#### [WHAT YOU WILL DO]
Identify all lines of the data containing the string "that" and copy them.

#### [DATA LINES]
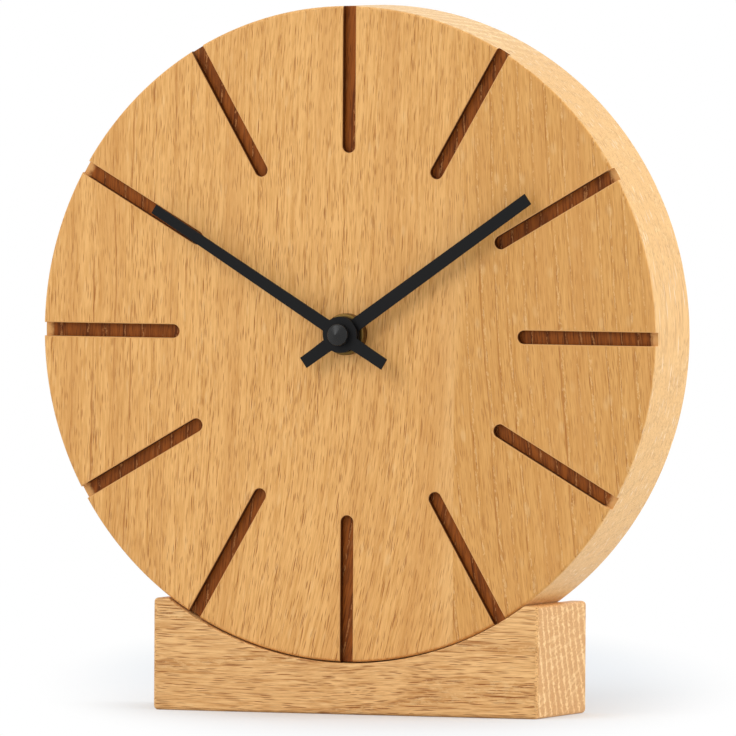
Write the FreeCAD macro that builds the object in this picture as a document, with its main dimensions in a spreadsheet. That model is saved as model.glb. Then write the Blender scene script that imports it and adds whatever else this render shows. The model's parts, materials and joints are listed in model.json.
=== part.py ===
import FreeCAD, Part
import Sketcher
import math
import os
import re

# A table clock of oak: a round dial block with twelve routed hour grooves stands in the cradle of a low
# base block, and a battery movement in its back drives two black hands.
#
# Frame, in millimetres: +X to the right of someone facing the dial, +Y to the back, +Z up,
# with the origin in the middle of the base block's underside.

BACKWARD = FreeCAD.Vector(0, 1, 0)
CENTRE = FreeCAD.Vector(0, 0, 0)
FULL_TURN = 360.0
TOLERANCE = 1e-6

# ---------------------------------------------------------------------------------------------------
# Driving dimensions: alias, value, meaning. Lengths are in millimetres and angles in degrees.
# ---------------------------------------------------------------------------------------------------

DRIVING_SIZES = (
    # oak blocks
    ("dial_diameter", 170.0, "across the round dial block"),
    ("dial_thickness", 26.0, "front to back of the dial block"),
    ("dial_edge_bevel", 0.6, "bevel along the dial block's front rim"),
    ("base_width", 107.0, "left to right of the base block"),
    ("base_depth", 36.0, "front to back of the base block"),
    ("base_height", 29.2, "height of the base block"),
    ("base_edge_bevel", 0.8, "bevel along the base block's edges"),
    ("base_front_lead", 1.0, "how far the base stands out in front of the dial"),
    ("base_web", 13.3, "oak left under the cradle at its lowest point"),
    ("cradle_gap", 0.3, "glue line between the cradle and the dial block"),
    ("groove_count", 12, "hour grooves"),
    ("groove_width", 3.6, "width of an hour groove"),
    ("groove_depth", 2.0, "depth of an hour groove"),
    ("groove_inner_radius", 47.0, "dial centre to the round inner end of a groove"),
    # loose tenon that ties the dial block to the base
    ("tenon_width", 30.0, "beech tenon, left to right"),
    ("tenon_thickness", 8.0, "beech tenon, front to back"),
    ("tenon_length", 24.0, "beech tenon, bottom to top"),
    ("tenon_base_depth", 11.0, "length of the tenon inside the base at its two sides"),
    ("tenon_fit", 0.05, "glue space round and past the ends of the tenon"),
    # recess for the movement
    ("web_thickness", 5.5, "oak left in front of the movement"),
    ("recess_clearance", 2.0, "space round the movement in its recess"),
    ("recess_corner_radius", 4.0, "corner radius left by the router bit"),
    ("bush_clearance", 0.25, "radial space round the bush in the dial block"),
    # movement case
    ("case_height", 56.0, "movement case, bottom to top"),
    ("case_depth", 16.0, "movement case, front to back"),
    ("case_wall", 1.2, "wall of the movement case"),
    ("case_corner_radius", 3.0, "outer corner radius of the movement case"),
    ("cover_thickness", 1.6, "back cover of the movement"),
    ("cover_lip_height", 1.0, "locating lip of the back cover"),
    ("cover_lip_fit", 0.15, "space between the lip and the case walls"),
    # battery, its bay and its contacts
    ("cell_diameter", 14.5, "AA cell"),
    ("cell_length", 50.5, "AA cell, over its button"),
    ("cell_button_diameter", 5.5, "button of the cell"),
    ("cell_button_height", 1.0, "button of the cell"),
    ("cell_clearance", 0.15, "space between the cell and the bay"),
    ("bay_opening_margin", 0.8, "case wall covered at each end of the bay opening"),
    ("contact_thickness", 0.4, "battery contact strip"),
    ("contact_width", 8.0, "battery contact strip, bottom to top"),
    ("contact_gap", 0.05, "between the cell and a contact"),
    ("contact_room", 1.55, "each end of the cell to the bay wall, where a contact folds back"),
    # hub, from the dial face forward
    ("washer_thickness", 1.0, "rubber washer between the case and the oak"),
    ("washer_width", 22.0, "square rubber washer, each side"),
    ("bush_diameter", 8.0, "threaded bush, over its thread"),
    ("nut_diameter", 10.8, "round brass hub nut"),
    ("nut_thickness", 2.8, "round brass hub nut"),
    ("nut_chamfer", 0.4, "front chamfer of the hub nut"),
    ("bush_proud", 0.4, "bush standing out of the nut"),
    ("hand_clearance", 0.4, "bush end to the back of the hour hand"),
    ("tube_proud", 0.3, "hour tube standing out of the hour hand"),
    ("hand_spacing", 1.0, "front of the hour hand to the back of the minute hand"),
    ("arbor_proud", 1.6, "minute arbor standing out of the minute hand"),
    ("tube_radius", 2.5, "outside of the hour tube"),
    ("arbor_radius", 1.75, "front of the minute arbor"),
    ("arbor_rear_radius", 1.2, "rear of the minute arbor, behind its pinion"),
    ("press_fit", 0.02, "radial allowance of pieces pressed together"),
    ("running_gap", 0.05, "radial clearance of turning fits"),
    # hands and cap
    ("hand_thickness", 0.6, "sheet thickness of the hands"),
    ("hand_hub_diameter", 9.4, "round hub of each hand"),
    ("minute_length", 61.0, "hub centre to the tip of the minute hand"),
    ("minute_tail", 14.4, "hub centre to the tail end of the minute hand"),
    ("minute_width", 3.1, "minute hand at its tail end"),
    ("minute_tip_width", 2.6, "minute hand at its tip"),
    ("hour_length", 62.4, "hub centre to the tip of the hour hand"),
    ("hour_tail", 13.1, "hub centre to the tail end of the hour hand"),
    ("hour_width", 3.2, "hour hand, even along its length"),
    ("minute_hand_angle", 301.5, "clockwise from twelve"),
    ("hour_hand_angle", 55.0, "clockwise from twelve"),
    ("cap_diameter", 5.6, "hand cap"),
    ("cap_skirt", 1.8, "straight side of the hand cap"),
    ("cap_point", 1.3, "height of the cap's cone"),
    # gear teeth, as shares of the module
    ("wheel_addendum", 0.85, "wheel teeth above the pitch circle"),
    ("wheel_dedendum", 1.6, "bottom of the gap between wheel teeth below the pitch circle"),
    ("wheel_tip_width", 0.50, "land at the tip of a wheel tooth"),
    ("leaf_addendum", 0.8, "pinion leaves above the pitch circle"),
    ("leaf_dedendum", 1.15, "foot of a pinion leaf below the pitch circle"),
    ("leaf_foot_width", 1.13, "pinion leaf at its foot"),
    ("leaf_tip_width", 0.38, "pinion leaf at its tip"),
    # motion work, which gears the hour hand down from the minute hand
    ("cannon_teeth", 8, "pinion on the minute arbor"),
    ("motion_teeth", 24, "motion wheel"),
    ("motion_pinion_leaves", 6, "pinion of the motion wheel"),
    ("hour_teeth", 24, "hour wheel"),
    ("motion_module", 0.45, "cannon pinion and motion wheel"),
    ("hour_wheel_thickness", 1.0, "hour wheel"),
    # going train
    ("centre_teeth", 48, "centre wheel on the minute arbor"),
    ("third_pinion_leaves", 6, "pinion of the third wheel"),
    ("third_teeth", 45, "third wheel"),
    ("seconds_pinion_leaves", 6, "pinion of the seconds wheel"),
    ("seconds_teeth", 30, "seconds wheel"),
    ("fifth_pinion_leaves", 6, "pinion of the fifth wheel"),
    ("fifth_teeth", 36, "fifth wheel"),
    ("rotor_pinion_leaves", 6, "pinion of the rotor"),
    ("centre_module", 0.29, "centre wheel and third pinion"),
    ("seconds_module", 0.44, "seconds wheel and fifth pinion"),
    ("rotor_module", 0.27, "fifth wheel and rotor pinion"),
    ("third_direction", 150.0, "direction from the hand axis to the third wheel, from +X towards +Z"),
    # layers of the movement, from the case floor back
    ("floor_gap", 0.4, "case floor to the hour wheel"),
    ("wheel_thickness", 0.8, "every wheel but the hour wheel"),
    ("layer_gap", 0.7, "between wheels of neighbouring layers"),
    ("pinion_overhang", 0.2, "pinion past each face of the wheel it meshes with"),
    ("plate_gap", 0.4, "between a plate and the wheel beside it"),
    ("plate_thickness", 0.6, "middle plate"),
    ("bridge_thickness", 0.8, "train bridge"),
    ("train_arbor_radius", 0.45, "arbors of the going train"),
    ("arbor_sides", 10, "flats that stand for the round of an arbor under a millimetre across"),
    ("pivot_radius", 0.3, "pivots at the arbor ends"),
    ("pivot_shoulder_gap", 0.05, "arbor shoulder to its plate"),
    ("motion_pivot_depth", 0.7, "pivot holes in the case floor"),
    ("seconds_front_reach", 4.8, "seconds arbor in front of its pinion, inside the minute arbor"),
    # plates and posts
    ("plate_left", 14.5, "hand axis to the plates' left edge"),
    ("plate_right", 17.0, "hand axis to the plates' right edge"),
    ("plate_top", 16.0, "hand axis to the plates' top edge"),
    ("plate_bay_gap", 1.0, "bay partition to the plates' bottom edge"),
    ("shaft_notch_gap", 0.4, "setting shaft to its notch in the plates' right edge"),
    ("pillar_inset", 2.5, "plate edges to the pillar centres"),
    ("post_width", 3.0, "square posts on the case floor"),
    ("pillar_width", 2.4, "square pillars between the plates"),
    ("stake_width", 1.3, "square stakes on posts and pillars"),
    ("stake_fit", 0.05, "space on each side of a stake"),
    ("stake_height", 0.5, "stake standing out of the piece it holds"),
    # stepping motor
    ("magnet_radius", 3.0, "rotor magnet"),
    ("magnet_thickness", 2.0, "rotor magnet"),
    ("air_gap", 0.6, "rotor magnet to the stator"),
    ("stator_thickness", 1.0, "stator plate"),
    ("stator_rim", 1.2, "stator left round the rotor hole"),
    ("stator_bridge", 0.81, "stator left between the rotor hole and the coil"),
    ("stator_half_width", 11.8, "hand axis to the side of the stator"),
    ("stator_leg_width", 4.0, "leg of the stator"),
    ("coil_length", 14.4, "coil bobbin over its flanges"),
    ("coil_flange_thickness", 0.6, "coil bobbin flange"),
    ("coil_tube_wall", 0.6, "wall of the bobbin's tube round the core"),
    ("winding_inset", 0.3, "copper winding below the flange rim"),
    ("coil_ceiling_gap", 0.3, "coil flange to the case wall"),
    ("core_thickness", 1.0, "iron core of the coil"),
    ("core_width", 3.0, "iron core of the coil"),
    ("core_fit", 0.05, "space between the core and the bobbin"),
    # circuit board
    ("board_wall_gap", 0.5, "case wall to the board's left edge"),
    ("board_width", 8.8, "circuit board, left to right"),
    ("board_end_gap", 2.8, "chamber's bottom and top walls to the ends of the board"),
    ("board_thickness", 0.8, "circuit board"),
    ("board_lift", 5.4, "case floor to the circuit board"),
    ("board_stake_inset", 3.6, "board ends to its stakes"),
    ("chip_size", 5.0, "control chip, each side"),
    ("chip_thickness", 1.2, "control chip"),
    ("chip_drop", 15.0, "board top down to the chip's middle"),
    ("crystal_diameter", 2.0, "quartz crystal can"),
    ("crystal_length", 6.0, "quartz crystal can"),
    ("crystal_drop", 9.0, "board top down to the crystal's top end"),
    # setting knob
    ("setting_teeth", 8, "pinion of the setting shaft"),
    ("setting_shaft_radius", 1.2, "setting shaft"),
    ("knob_diameter", 11.0, "setting knob over its ribs"),
    ("knob_thickness", 2.4, "setting knob"),
    ("knob_rib_depth", 0.5, "grip ribs of the setting knob"),
    ("knob_rib_width", 0.8, "land of a grip rib"),
    ("knob_ribs", 16, "grip ribs of the setting knob"),
    ("knob_gap", 0.3, "back cover to the setting knob"),
)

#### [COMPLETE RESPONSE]
Write the FreeCAD macro that builds the object in this picture as a document, with its main dimensions in a spreadsheet. That model is saved as model.glb. Then write the Blender scene script that imports it and adds whatever else this render shows. The model's parts, materials and joints are listed in model.json.
    # loose tenon that ties the dial block to the base
    ("arbor_sides", 10, "flats that stand for the round of an arbor under a millimetre across"),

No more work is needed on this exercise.